The Unique Relationship Between Temperature and Density
Most substances become progressively denser as they cool, because the reduction in molecular kinetic energy allows the molecules to pack more tightly together. Water, however, exhibits anomalous expansion, with its maximum density occurring at \(4^\circ \text{C}\) (\(39.2^\circ \text{F}\)). As water cools from \(100^\circ \text{C}\) to \(4^\circ \text{C}\), it follows the normal pattern of contracting and increasing in density.
Below \(4^\circ \text{C}\), the hydrogen bonds begin to force the molecules into a more open, crystal-like structure, even before the liquid fully freezes. This open, tetrahedral arrangement requires more space, causing the water to expand and become less dense as it cools from \(4^\circ \text{C}\) down to \(0^\circ \text{C}\). When water finally freezes into ice at \(0^\circ \text{C}\), this hexagonal crystalline structure locks into place, making solid ice about nine percent less dense than liquid water.
The result of this anomaly is that ice floats on the surface of liquid water, which is ecologically important. In cold climates, as a lake cools, the densest \(4^\circ \text{C}\) water sinks to the bottom, while the lighter, colder water remains near the surface to freeze.

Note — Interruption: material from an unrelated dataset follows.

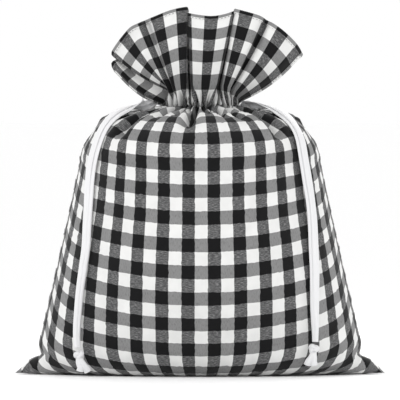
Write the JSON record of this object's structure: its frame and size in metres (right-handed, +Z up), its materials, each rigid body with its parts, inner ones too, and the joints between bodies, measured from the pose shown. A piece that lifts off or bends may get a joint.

The floating ice layer then acts as an insulator, protecting the deeper water, which remains at \(4^\circ \text{C}\), allowing aquatic organisms to survive the winter. If water behaved like most other liquids, lakes would freeze solid from the bottom up.
Water’s Role in Absorbing and Retaining Thermal Energy
Water possesses a very high specific heat capacity. This property is directly attributable to the extensive network of hydrogen bonds that must be disrupted before the molecules can increase their kinetic energy. Water’s specific heat is approximately \(4.184 \text{ J}/\text{g}\cdot^\circ\text{C}\), which is significantly higher than most other common substances, such as sand.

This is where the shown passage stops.